* **Direction**
Repeat verbatim only the lines from the opening of the material below through the one that contains "Vec = FreeCAD.Vector".

* **Supplied material**
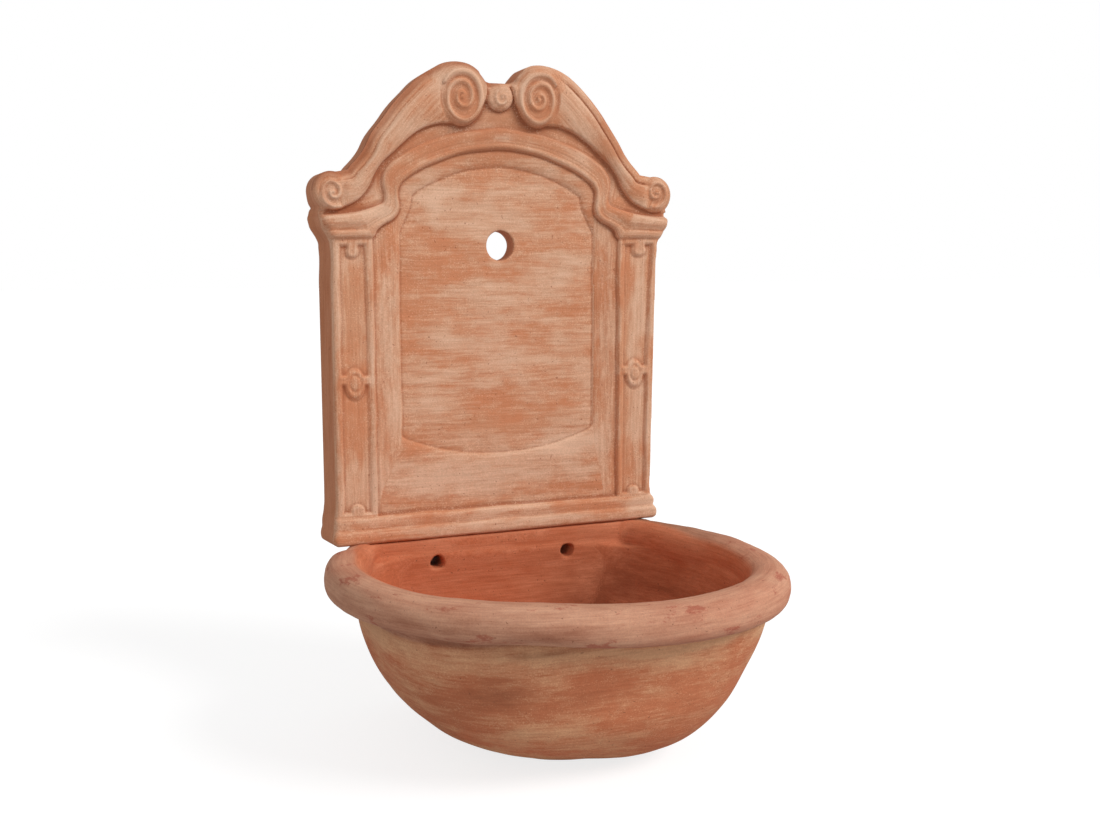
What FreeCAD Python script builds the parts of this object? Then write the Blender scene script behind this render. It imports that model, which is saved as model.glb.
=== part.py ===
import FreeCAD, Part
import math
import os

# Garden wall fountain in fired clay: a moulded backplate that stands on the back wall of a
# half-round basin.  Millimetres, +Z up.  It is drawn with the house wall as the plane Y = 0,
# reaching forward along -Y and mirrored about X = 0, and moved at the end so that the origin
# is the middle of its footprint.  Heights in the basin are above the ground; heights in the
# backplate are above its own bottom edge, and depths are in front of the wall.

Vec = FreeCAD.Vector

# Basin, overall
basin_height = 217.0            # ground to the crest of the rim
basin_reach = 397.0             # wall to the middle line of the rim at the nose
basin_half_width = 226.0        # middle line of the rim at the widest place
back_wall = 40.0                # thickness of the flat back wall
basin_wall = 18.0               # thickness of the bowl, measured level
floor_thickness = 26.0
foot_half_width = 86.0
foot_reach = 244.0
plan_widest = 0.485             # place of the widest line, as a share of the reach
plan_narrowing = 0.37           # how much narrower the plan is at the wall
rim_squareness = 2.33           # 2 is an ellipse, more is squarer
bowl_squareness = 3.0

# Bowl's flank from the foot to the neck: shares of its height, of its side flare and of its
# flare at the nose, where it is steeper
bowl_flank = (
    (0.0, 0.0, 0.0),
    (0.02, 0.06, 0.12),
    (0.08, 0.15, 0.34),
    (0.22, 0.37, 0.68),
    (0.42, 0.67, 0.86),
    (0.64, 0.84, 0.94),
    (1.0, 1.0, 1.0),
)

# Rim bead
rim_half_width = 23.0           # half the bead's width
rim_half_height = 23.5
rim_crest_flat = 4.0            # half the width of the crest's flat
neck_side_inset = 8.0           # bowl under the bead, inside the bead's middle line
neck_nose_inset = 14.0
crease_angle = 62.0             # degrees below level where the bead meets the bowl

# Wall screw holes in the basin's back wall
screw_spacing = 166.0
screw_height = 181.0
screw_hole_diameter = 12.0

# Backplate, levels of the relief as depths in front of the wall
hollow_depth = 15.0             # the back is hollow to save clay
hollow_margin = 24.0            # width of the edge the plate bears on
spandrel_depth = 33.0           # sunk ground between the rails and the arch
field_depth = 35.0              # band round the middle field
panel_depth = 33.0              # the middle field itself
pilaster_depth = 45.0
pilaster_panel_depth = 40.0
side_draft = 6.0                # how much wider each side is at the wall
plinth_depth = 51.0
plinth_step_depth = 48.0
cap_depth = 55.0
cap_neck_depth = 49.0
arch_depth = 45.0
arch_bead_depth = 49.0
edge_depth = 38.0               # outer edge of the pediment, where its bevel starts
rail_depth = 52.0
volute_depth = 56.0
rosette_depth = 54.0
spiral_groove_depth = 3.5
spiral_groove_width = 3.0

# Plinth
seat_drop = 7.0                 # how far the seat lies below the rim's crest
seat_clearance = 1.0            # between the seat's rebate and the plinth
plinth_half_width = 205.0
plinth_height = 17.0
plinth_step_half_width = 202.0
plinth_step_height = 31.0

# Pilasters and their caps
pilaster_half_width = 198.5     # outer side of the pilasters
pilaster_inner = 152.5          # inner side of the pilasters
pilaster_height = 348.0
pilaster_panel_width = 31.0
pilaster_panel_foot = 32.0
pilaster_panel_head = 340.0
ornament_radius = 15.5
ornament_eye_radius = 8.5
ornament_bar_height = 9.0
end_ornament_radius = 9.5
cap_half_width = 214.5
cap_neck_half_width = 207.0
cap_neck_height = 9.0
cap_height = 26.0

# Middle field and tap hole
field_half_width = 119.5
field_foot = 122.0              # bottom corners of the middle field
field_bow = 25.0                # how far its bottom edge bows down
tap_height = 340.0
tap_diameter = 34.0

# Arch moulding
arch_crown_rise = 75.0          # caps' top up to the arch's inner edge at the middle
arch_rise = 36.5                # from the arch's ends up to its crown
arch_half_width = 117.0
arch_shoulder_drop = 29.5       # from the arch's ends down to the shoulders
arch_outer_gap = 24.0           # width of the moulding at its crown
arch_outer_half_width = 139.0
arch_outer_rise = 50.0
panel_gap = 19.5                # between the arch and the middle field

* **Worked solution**
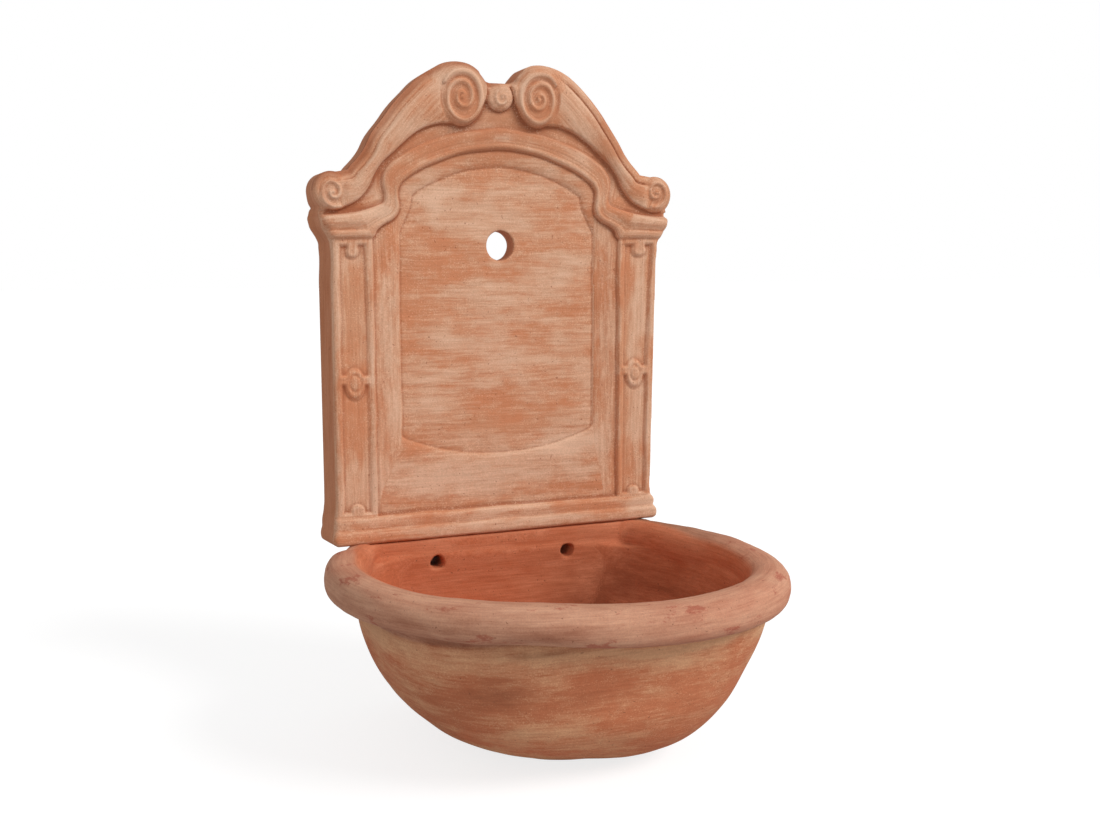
What FreeCAD Python script builds the parts of this object? Then write the Blender scene script behind this render. It imports that model, which is saved as model.glb.
=== part.py ===
import FreeCAD, Part
import math
import os

# Garden wall fountain in fired clay: a moulded backplate that stands on the back wall of a
# half-round basin.  Millimetres, +Z up.  It is drawn with the house wall as the plane Y = 0,
# reaching forward along -Y and mirrored about X = 0, and moved at the end so that the origin
# is the middle of its footprint.  Heights in the basin are above the ground; heights in the
# backplate are above its own bottom edge, and depths are in front of the wall.

Vec = FreeCAD.Vector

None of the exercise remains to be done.